You know you’ve done it. You’re breezing through Twitter, and some outrageous post pisses you off. You retweet it with a snarky comment, probably signing off with a SMH or FFS. You’re still riled, so you repost it to Facebook. People start commenting, tempers flare. Friends are texting you. Meanwhile, you’re hopping off the bus and headed to a restaurant, checking in your location on Facebook, hardly thinking about the myriad crumbs you’ve left in your wake, info bits awash in the net’s digital ocean. “Digital exhaust” is what Prof. Ron Diebert calls it, the ephemera of our constant internet output waiting to be hoovered up and fed into patterns that reveal more than you could possibly imagine. It’s bad enough here, where we mostly fret about corporations assembling minutely accurate portraits of our likes and dislikes to sell us more stuff. In other places, the governments actively use Facebook and other internet media to mislead and pinpoint activists and critics, rounding them up and arresting them. In some countries, posting the wrong thing can get you killed.

I got the chance to catch Nicholas de Pencier’s documentary Black Code as part of TIFF’s Human Rights Watch Film Festival, where he and Prof. Diebert engaged in a Q&A after the screening. The doc has been playing the festival circuit, and it’s well worth checking out, if you want to stress out about how piss-poor your digital security practices probably are. The film was released in 2016, and speaking about its concerns in a contemporary context, it was clear both men recognized how the intervening year has only made their film even more painfully relevant.

Black Code takes up the subjects of Prof. Diebert’s book of the same name, the internet, social media, hacktivism and its pitfalls. Diebert is the Director of The Citizen Lab at the Munk School of Global Affairs, part of the University of Toronto. One of the first sections of the documentary reveals how The Citizen Lab uncovered the widespread cyber spying scandal GhostNet in 2009. From an investigation of a hack into the Dalai Lama’s laptop, it emerged that a Chinese group had infiltrated the networks of government officials in over a hundred different countries. The hacks were largely done through social engineering, with email phishing to get people to unwittingly submit their passwords to the hackers. From there the film roves about the globe, taking up personalized stories in Tibet, Rio de Janeiro during the World Cup, Ethiopia and everyone’s favourite whipping nation du jour, Syria. In each place, it’s revealed how powerful social media has been in rallying opposition to government oppression, and how it’s equally been exploited by governments to crack down on dissidents.

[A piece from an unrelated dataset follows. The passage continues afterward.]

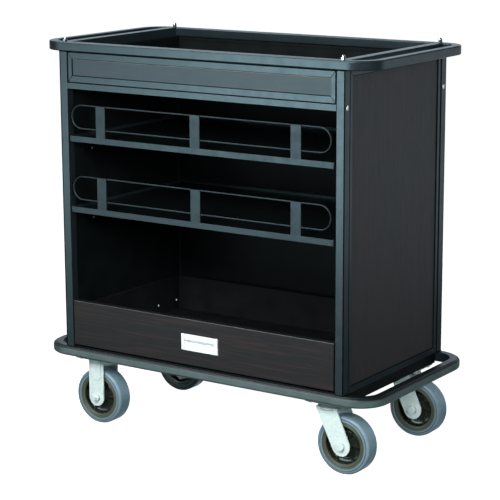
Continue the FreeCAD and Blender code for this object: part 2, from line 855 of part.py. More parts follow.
def pan_screw(name, seat, outward, head_radius, shank_radius, shank_length):
    """A pan-head screw along X. Its head sits on the seat point and points outward, +1 or -1."""
    x, y, z = seat
    cap_height = head_radius * PAN_HEIGHT
    sphere_radius = (head_radius * head_radius + cap_height * cap_height) / (2 * cap_height)
    ball = doc.addObject("Part::Sphere", f"{name}_ball")
    bind(ball, "Radius", sphere_radius)
    place(ball, x + outward * (cap_height - sphere_radius), y, z)
    low_x = x if outward > 0 else x - cap_height
    rim = cylinder(f"{name}_rim", (low_x, y, z), head_radius, cap_height, "x")
    head = doc.addObject("Part::Common", f"{name}_head")
    head.Base = ball
    head.Tool = rim
    shank_x = x - shank_length if outward > 0 else x
    shank = cylinder(f"{name}_shank", (shank_x, y, z), shank_radius, shank_length, "x")
    return fuse(name, head, shank)


def make_cabinet_screws():
    """Pan-head screws through the posts into the upper rails, and small ones in the liners."""
    screws = []
    for corner, sign_x, sign_y in CORNERS:
        seat = (sign_x * d.cabinet_half_x, sign_y * post_y, d.post_screw_z)
        screws.append(pan_screw(f"post_screw_{corner}", seat, sign_x, d.post_screw_head,
                                d.post_screw_shank, d.post_side - d.tube_wall))
    for name, sign, y, z in liner_screw_spots():
        screws.append(pan_screw(f"liner_screw_{name}", (sign * inside_x, y, z), -sign, d.liner_screw_head,
                                d.liner_screw_shank, d.liner_screw_length))
    keep(group("cabinet_screw_set", *screws), "cabinet_screws")


# ---------------------------------------------------------------- base

def make_base_ring():
    height = d.base_top - d.base_bottom
    rounded, core = hollow_ring("base_tube", d.base_half_x, d.base_half_y, d.base_radius, d.base_tube,
                                d.base_bottom, height, d.base_edge)
    middle_x = d.base_half_x - d.base_tube / 2
    middle_y = d.base_half_y - d.base_tube / 2
    spots = (("left", -middle_x, 0), ("right", middle_x, 0), ("front", 0, -middle_y), ("rear", 0, middle_y))
    drains = [cylinder(f"base_drain_{name}", (x, y, d.base_bottom - OVERCUT), d.base_drain,
                       d.tube_wall + 2 * OVERCUT)
              for name, x, y in spots]
    keep(cut("base_ring_cut", rounded, core, *drains), "base_ring")


def make_bumper():
    """A soft D-shaped band round the base."""
    band = ring_block("bumper_band", d.base_half_x + d.bumper_thick, d.base_half_y + d.bumper_thick,
                      d.base_radius + d.bumper_thick, d.bumper_thick, d.base_bottom, d.bumper_height)
    outer_y = d.base_half_y + d.bumper_thick
    outer_x = d.base_half_x + d.bumper_thick

    def on_outside(edge):
        if not lies_flat(edge):
            return False
        extents = edge.BoundBox
        reach_x = max(abs(extents.XMin), abs(extents.XMax))
        reach_y = max(abs(extents.YMin), abs(extents.YMax))
        return reach_x > outer_x.value - NEAR or reach_y > outer_y.value - NEAR

    keep(fillet("bumper_round_edges", band, d.bumper_round, on_outside), "base_bumper")


def make_cross_rails():
    """Four tubes across the base. The caster bolts pass through their lower walls."""
    rails = []
    span = 2 * (d.base_half_y - d.base_tube)
    height = d.base_top - d.cross_rail_bottom
    middle_z = (d.base_top + d.cross_rail_bottom) / 2
    outer_x = d.cabinet_half_x - d.cross_rail_inset - d.cross_rail_width / 2
    wall = 2 * d.cross_rail_wall
    for side, sign in SIDES:
        for place_name, x in (("outer", outer_x), ("inner", d.inner_rail_x)):
            name = f"cross_rail_{place_name}_{side}"
            outside = box(f"{name}_outside", (sign * x, 0, middle_z), (d.cross_rail_width, span, height))
            inside = box(f"{name}_inside", (sign * x, 0, middle_z),
                         (d.cross_rail_width - wall, span + 2 * OVERCUT, height - wall))
            bolt_x = d.caster_x + d.bolt_half_x if place_name == "outer" else d.caster_x - d.bolt_half_x
            holes = [cylinder(f"{name}_hole_{count}", (sign * bolt_x, y, d.cross_rail_bottom - OVERCUT),
                              d.bolt_hole, d.cross_rail_wall + 2 * OVERCUT)
                     for count, y in enumerate(caster_bolt_rows())]
            rails.append(cut(name, outside, inside, *holes))
    keep(group("cross_rail_set", *rails), "base_cross_rails")


def caster_bolt_rows():
    """The four Y positions of caster bolts, front to rear."""
    return [sign_y * d.caster_y + sign_row * d.bolt_half_y for sign_y in (-1, 1) for sign_row in (-1, 1)]


def make_deck():
    deck = block("deck_sheet", (-d.deck_half_x, d.deck_half_x), (-d.deck_half_y, d.deck_half_y),
                 (d.base_top, d.base_top + d.deck_thick))
    keep(deck, "base_deck")


# ---------------------------------------------------------------- drawer

def soften_front(name, base, radius):
    """Round the edges of a block's front face, which looks along -Y."""
    doc.recompute()
    face_y = base.Shape.BoundBox.YMin

    def on_front(edge):
        return lies_at_y(edge, face_y)

    return fillet(name, base, radius, on_front)


pull_low = d.pull_z - d.pull_height / 2
pull_high = d.pull_z + d.pull_height / 2
recess_low = pull_low + d.pull_sill
recess_high = pull_high - d.pull_band
recess_half = d.pull_width / 2 - d.pull_side
cup_back = d.pull_depth - d.pull_wall - d.cabinet_half_y
pull_screw_z = recess_low + d.pull_screw_rise
drawer_front_back = d.drawer_front - d.cabinet_half_y


def make_drawer_front():
    board = block("drawer_board_front", (-d.drawer_half_x, d.drawer_half_x),
                  (-d.cabinet_half_y, drawer_front_back), (d.drawer_bottom, d.drawer_top))
    eased = soften_front("drawer_front_eased", board, d.drawer_edge)
    gap = d.pull_wall + d.pull_clearance
    window = block("drawer_front_window", (d.pull_x - recess_half - gap, d.pull_x + recess_half + gap),
                   (-d.cabinet_half_y - OVERCUT, drawer_front_back + OVERCUT),
                   (recess_low - gap, recess_high + gap))
    keep(cut("drawer_front_cut", eased, window), "drawer_front")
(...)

As Diebert observes, we are living in a self-surveillance society. People willingly give information away in order to use these platforms for their entertainment and edification. Most people are barely aware of how they reveal themselves in their posts. Even for those that are, the assumption is that the constitutional freedoms in Western society protect us from abuses of our privacy. The reality is that we’ve entered uncharted territory with the wealth of information that we give away and what can be constructed from it. In the film, activists are repeatedly hacked, interrogated and tortured for posts they might’ve thought to be relatively private, or their locations are tracked by security forces. A free speech advocate in Pakistan, Sabeen Mahmud, is eventually murdered after an unceasing hate-campaign directed against her on Twitter.

As grim as these instances are, social media can provide powerful protections too, however infrequently. The sheer ubiquity of cameras and live-streams during violent flash-points has created a kind of social insurance. Events are documented in a way that captures their real unfolding, such that state imposed narratives can be shown to be untrue. During the FIFA riots in Rio, protestor Bruno Fereira (above, post-tasing) was arrested, accused of hurling Molotov cocktails at police. The media collective Mídia NINJA appealed for footage, and soon people had combed through YouTube and Facebook and Twitter live-streams to determine that Fereira was innocent, clearly seen protesting at the front lines when the Molotovs were thrown. Even more egregious, footage capturing the guy who actually tossed the first flaming bottle revealed that he was an undercover police agent inciting violence. After throwing the Molotov, video clips show him and his accomplice running away, stripping off their identifying t-shirts, and then pulling out badges when accosted by uniformed police. Fereira was released. Nothing happened to the cops.

In their conversation, de Pencier and Diebert noted that here these issues feel more abstract, but rights can erode dramatically. Just look at what’s happening with immigration and U.S. Customs and Border Protection, where people are being held indefinitely, kept from lawyers and family contacts, forced to reveal mobile and social passwords and sign documents under duress. Or the changes to the Federal Communications Commission’s internet privacy rules, allowing ISPs to sell any American’s internet usage data. Moreover, digital privacy is an amorphous concept, that people quickly often fold into issues of national security. Until digital privacy is taken much more seriously as an inherent right, it will be an almost impossible battle for individuals against state and nefarious actors. Unless you’re spending a fair amount of effort and time to keep up with the technology, you will always be outpaced by the resources of tech savvy malefactors. Even here in Canada, the company Netsweeper (based in Guelph, Ontario) is exporting technology to Middle Eastern governments that enables them to adopt the latest cyber-spying techniques on their own people. Law enforcement agencies use false cell towers to capture all your mobile information. Dystopian in the extreme, people need to push back against these policies and uses. It’s a curious thought, but Diebert emphasizes that privacy is essential to a functioning democracy. Your anonymous vote is tallied to express the collective will of the people. That evening, his final words were pretty far from inspiring, but underscored the urgency of the issue. “Much like the environmental crisis,” Diebert said, “[privacy] needs to be repaired for liberal democracies or we’ll be extinguished.” And with that, they suggested we all go for a drink.

So fire up your VPN, and bartender, keep ’em coming. We’re gonna need ’em as we enter the digital Dark Ages.